As dificuldades na estrutura de pessoal são imensas. Há carência de delegados, investigadores e peritos. Em xx dos estados o quadro da polícia judiciária não vem sendo aumentado há mais de 10 anos. Em XX estados, os concursos para perito não resultaram em provimento dos cargos. Faltam equipamentos de toda sorte para a investigação, que vão simples reagentes químicos a complexos instrumentais de perícia. Faltam computadores, falta acesso à internet. A lista de carências é imensa e está a exigir pronta atenção.

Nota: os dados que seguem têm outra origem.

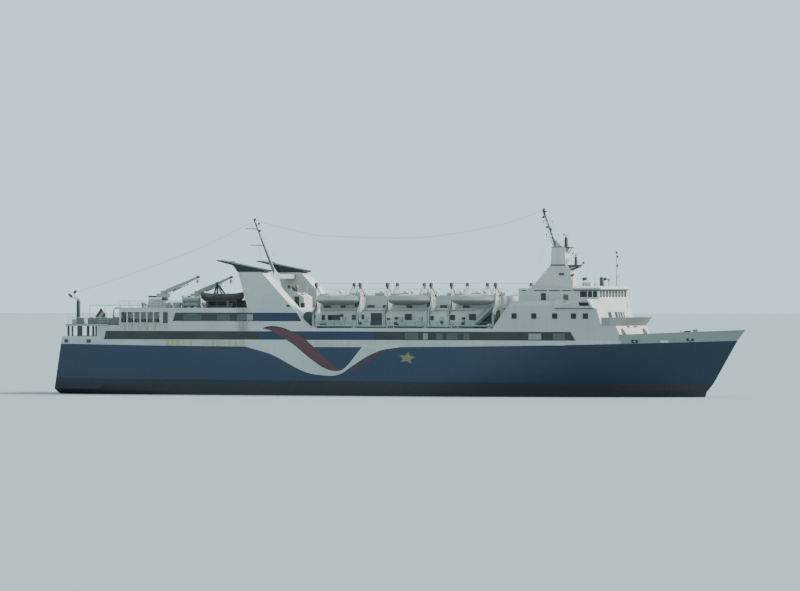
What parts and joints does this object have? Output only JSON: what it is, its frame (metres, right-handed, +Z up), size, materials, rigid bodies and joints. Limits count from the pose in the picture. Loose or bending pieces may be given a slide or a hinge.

Há muito a ser feito, mudanças que dependem de investimentos e mudanças da porta para dentro de cada um dos órgãos. Estas, a ENASP já tem alcançado implementar, na grande parte dos Estados. Mas talvez o grande mérito da Meta 2 da ENASP seja a sua contribuição para trazer à luz a problemática da investigação de homicídios no país, resgatando a capacidade de indignação da sociedade, dos delegados, peritos, promotores, magistrados e defensores, frente à ocorrência e à impunidade do pior dos crimes.

Hoje há sistemas de monitoramento, há pesquisas estruturadas e os dados estão disponíveis à sociedade, à imprensa e, muito especialmente, aos órgãos do Sistema de Justiça. E é fundamental que esta triste realidade seja revelada. O primeiro passo para reverter o quadro, que já foi dado, está justamente na tomada de consciência quanto à magnitude do problema. Neste longo e pedregoso caminho, o papel dos órgãos de controle e da sociedade é fundamental. Seja através do controle externo da atividade policial, do Ministério Público e do Poder Judiciário, a garantir que a dormência antes estabelecida sobre as investigações não torne a ocorrer, seja através do planejamento conjunto de ações e da coordenação da sua execução, em âmbito nacional.

A roda movimentou-se, fruto da fixação conjunta de estratégias e da consciência quanto ao tamanho dos desafios a enfrentar e a importância da integração, resultado da percepção, já tardia, de que a impunidade é causa direta do aumento da criminalidade e de que, no Brasil, matar é ainda um crime que compensa.